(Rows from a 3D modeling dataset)
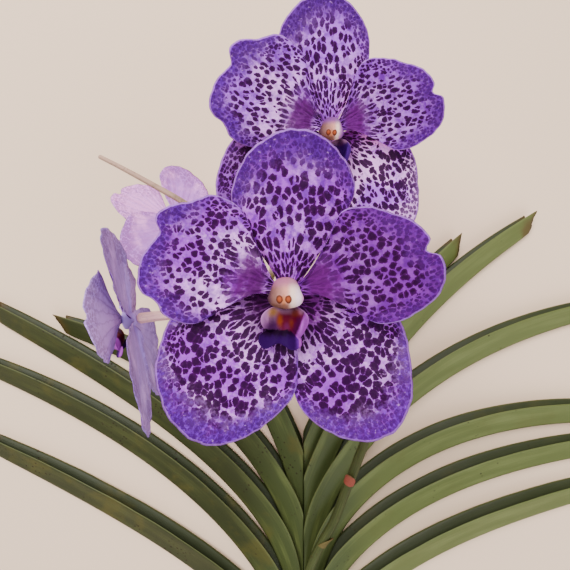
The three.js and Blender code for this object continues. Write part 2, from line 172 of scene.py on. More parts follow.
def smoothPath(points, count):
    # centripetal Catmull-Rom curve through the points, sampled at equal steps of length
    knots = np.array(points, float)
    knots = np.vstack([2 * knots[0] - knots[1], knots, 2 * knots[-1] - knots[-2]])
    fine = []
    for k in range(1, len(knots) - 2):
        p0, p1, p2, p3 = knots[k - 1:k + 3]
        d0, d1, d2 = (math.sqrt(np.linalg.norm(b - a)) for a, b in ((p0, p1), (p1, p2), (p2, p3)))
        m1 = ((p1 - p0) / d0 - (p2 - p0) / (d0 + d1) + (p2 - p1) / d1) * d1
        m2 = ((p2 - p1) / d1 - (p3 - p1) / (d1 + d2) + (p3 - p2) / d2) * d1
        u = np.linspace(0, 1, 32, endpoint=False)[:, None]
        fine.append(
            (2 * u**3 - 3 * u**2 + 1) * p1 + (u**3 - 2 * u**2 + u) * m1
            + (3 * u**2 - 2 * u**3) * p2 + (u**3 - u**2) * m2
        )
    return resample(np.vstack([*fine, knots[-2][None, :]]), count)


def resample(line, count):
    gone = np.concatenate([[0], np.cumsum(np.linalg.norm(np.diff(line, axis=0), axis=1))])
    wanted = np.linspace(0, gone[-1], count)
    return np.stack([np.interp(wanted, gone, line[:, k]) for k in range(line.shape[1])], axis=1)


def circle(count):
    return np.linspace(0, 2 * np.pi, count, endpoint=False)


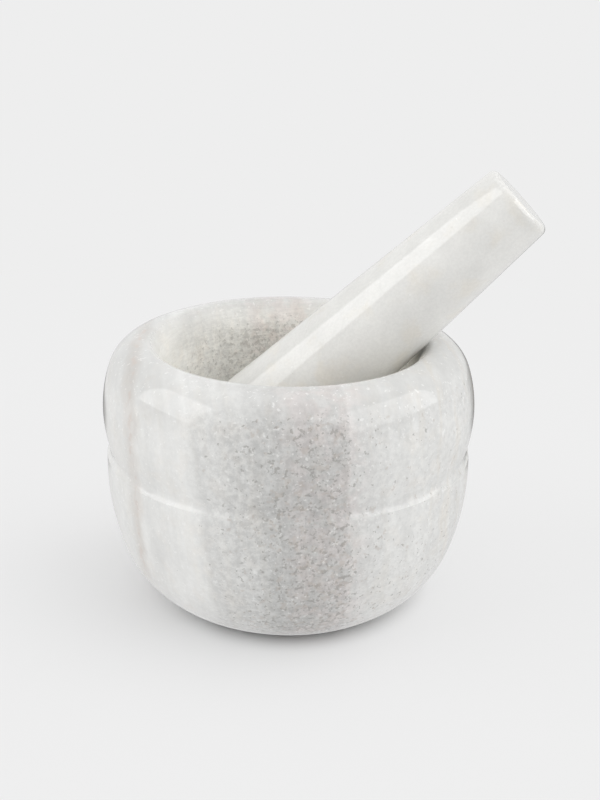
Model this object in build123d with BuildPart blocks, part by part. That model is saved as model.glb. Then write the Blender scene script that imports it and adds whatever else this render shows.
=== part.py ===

_The problem:_ Write the whole listing out again. Keep every line exactly as it is.

_Answer for this exercise:_
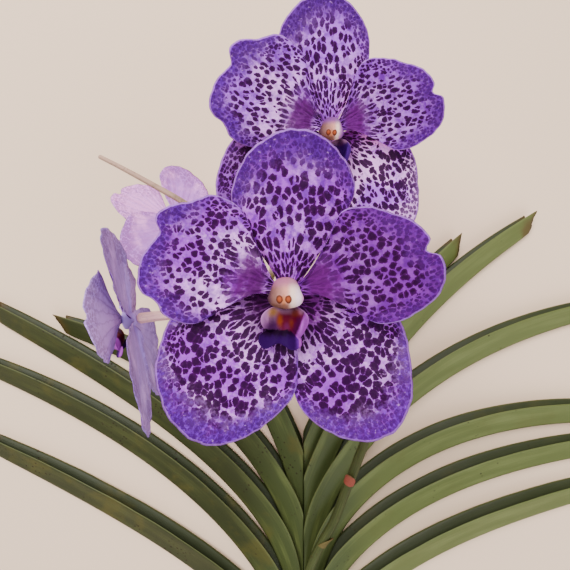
The three.js and Blender code for this object continues. Write part 2, from line 172 of scene.py on. More parts follow.
def smoothPath(points, count):
    # centripetal Catmull-Rom curve through the points, sampled at equal steps of length
    knots = np.array(points, float)
    knots = np.vstack([2 * knots[0] - knots[1], knots, 2 * knots[-1] - knots[-2]])
    fine = []
    for k in range(1, len(knots) - 2):
        p0, p1, p2, p3 = knots[k - 1:k + 3]
        d0, d1, d2 = (math.sqrt(np.linalg.norm(b - a)) for a, b in ((p0, p1), (p1, p2), (p2, p3)))
        m1 = ((p1 - p0) / d0 - (p2 - p0) / (d0 + d1) + (p2 - p1) / d1) * d1
        m2 = ((p2 - p1) / d1 - (p3 - p1) / (d1 + d2) + (p3 - p2) / d2) * d1
        u = np.linspace(0, 1, 32, endpoint=False)[:, None]
        fine.append(
            (2 * u**3 - 3 * u**2 + 1) * p1 + (u**3 - 2 * u**2 + u) * m1
            + (3 * u**2 - 2 * u**3) * p2 + (u**3 - u**2) * m2
        )
    return resample(np.vstack([*fine, knots[-2][None, :]]), count)


def resample(line, count):
    gone = np.concatenate([[0], np.cumsum(np.linalg.norm(np.diff(line, axis=0), axis=1))])
    wanted = np.linspace(0, gone[-1], count)
    return np.stack([np.interp(wanted, gone, line[:, k]) for k in range(line.shape[1])], axis=1)


def circle(count):
    return np.linspace(0, 2 * np.pi, count, endpoint=False)


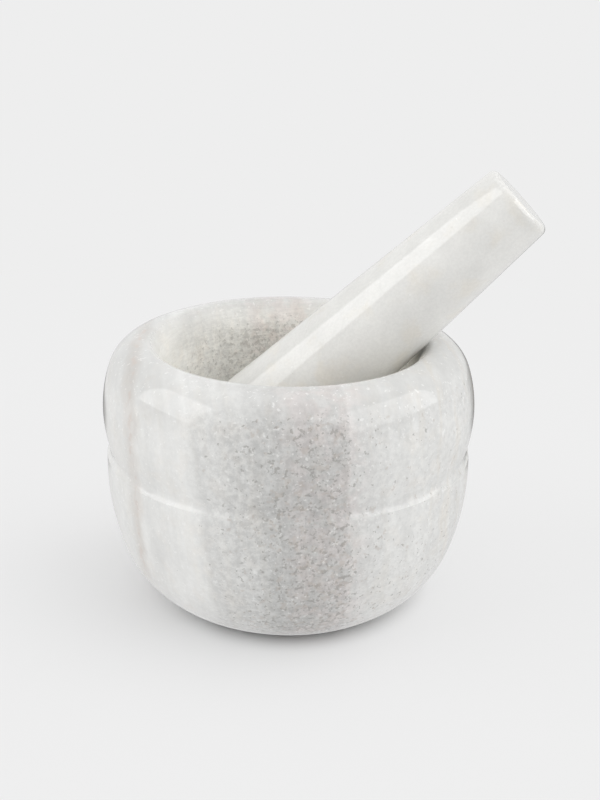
Model this object in build123d with BuildPart blocks, part by part. That model is saved as model.glb. Then write the Blender scene script that imports it and adds whatever else this render shows.
=== part.py ===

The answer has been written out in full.